We need not rest there, however, which would be but to avoid the point. It is declared by this court in Havens v. Patterson ( supra), that it is never permitted either at law or in equity, for one to recover back money paid on an executory contract that he had refused or neglected to perform. The plaintiff in the action before us sues for the whole amount of the money paid by the vendee. The defendant came by it rightfully; in pursuance of a contract lawfully made, between competent parties. He has made no breach of that contract. He has failed in no duty to the vendee. Wherefore, then, should he give up that which was rightfully his own? When and whereby did it cease to be his and to be due to the vendee? If the contract had been kept by both parties, the money paid would still be his of right. The contract would have been kept. but for the breach of it by the vendee. To allow a recovery of this money would be to sustain an action by a party on his own breach of his own contract, which the law does not allow.
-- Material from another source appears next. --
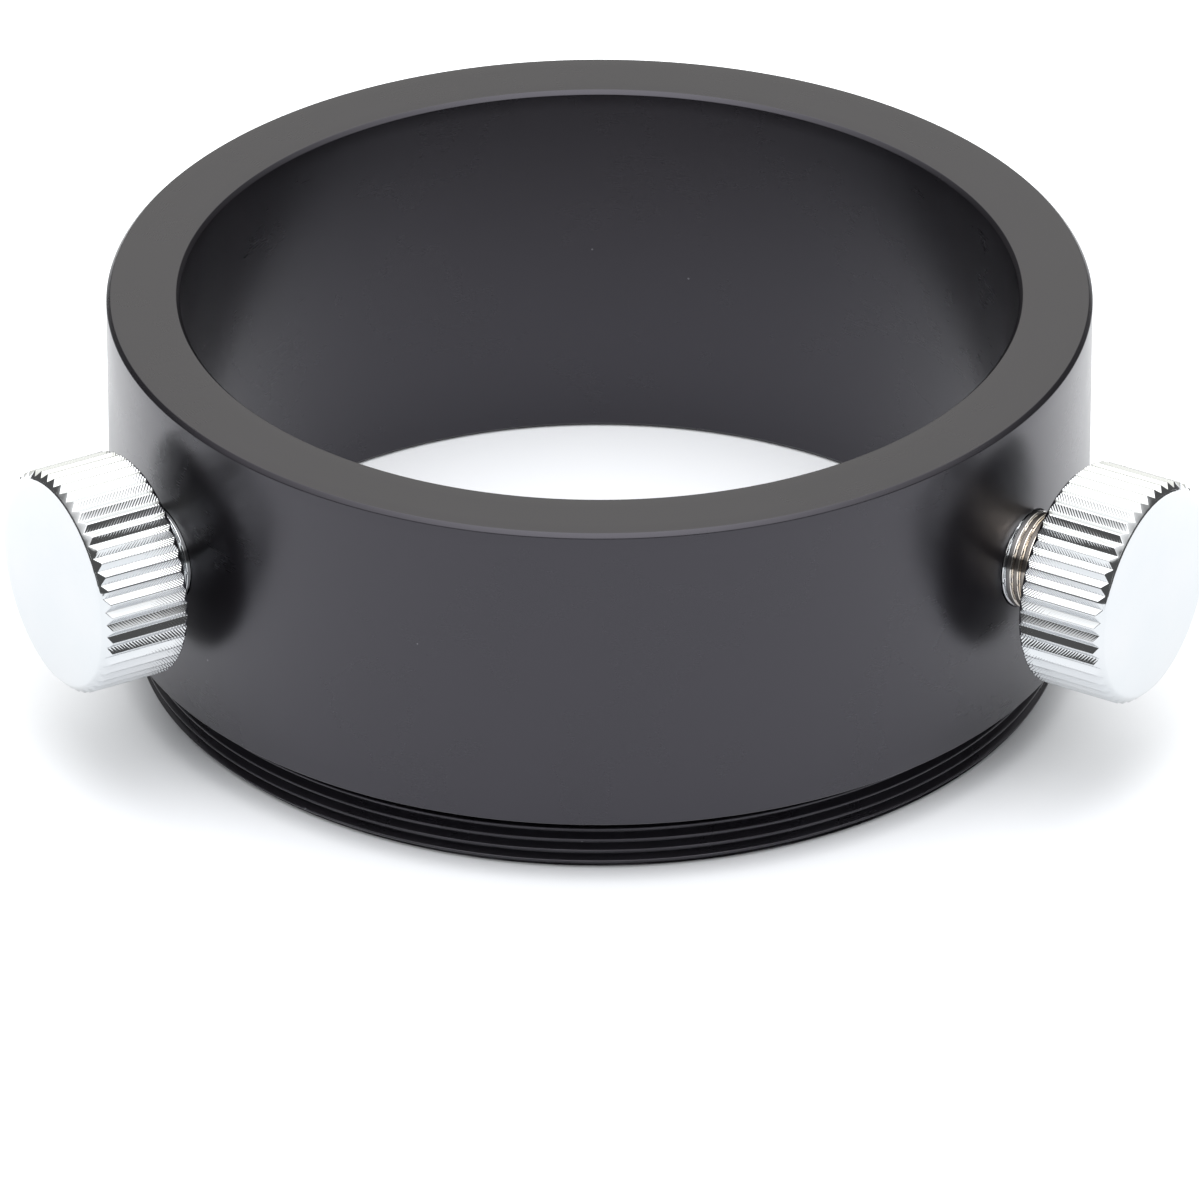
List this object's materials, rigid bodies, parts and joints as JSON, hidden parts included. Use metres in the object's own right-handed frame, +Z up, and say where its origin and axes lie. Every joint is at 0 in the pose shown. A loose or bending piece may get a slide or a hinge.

When we once declare in this case that the vendor has done all that the law asked of him, we also declare that the vendee has not so done on his part. And then to maintain this action would be to declare that a party may violate his agreement, and make an infraction of it by himself a cause of action. That would be ill doctrine. (See Ketchum v. Evertson, 13 Johns. 358.) Nor can the specious view be taken, presented by the plaintiff, that the defendant is entitled to no more than he has actually been damaged. That was substantially the question in Stephens v. Beard (4 Wend. 604), and the answer was against it. The doctrine of Ketchum v. Evertson ( supra) is reiterated in Page v. McDonnell ( 55 N.Y. 299).
We see no ground for a reversal of the judgment.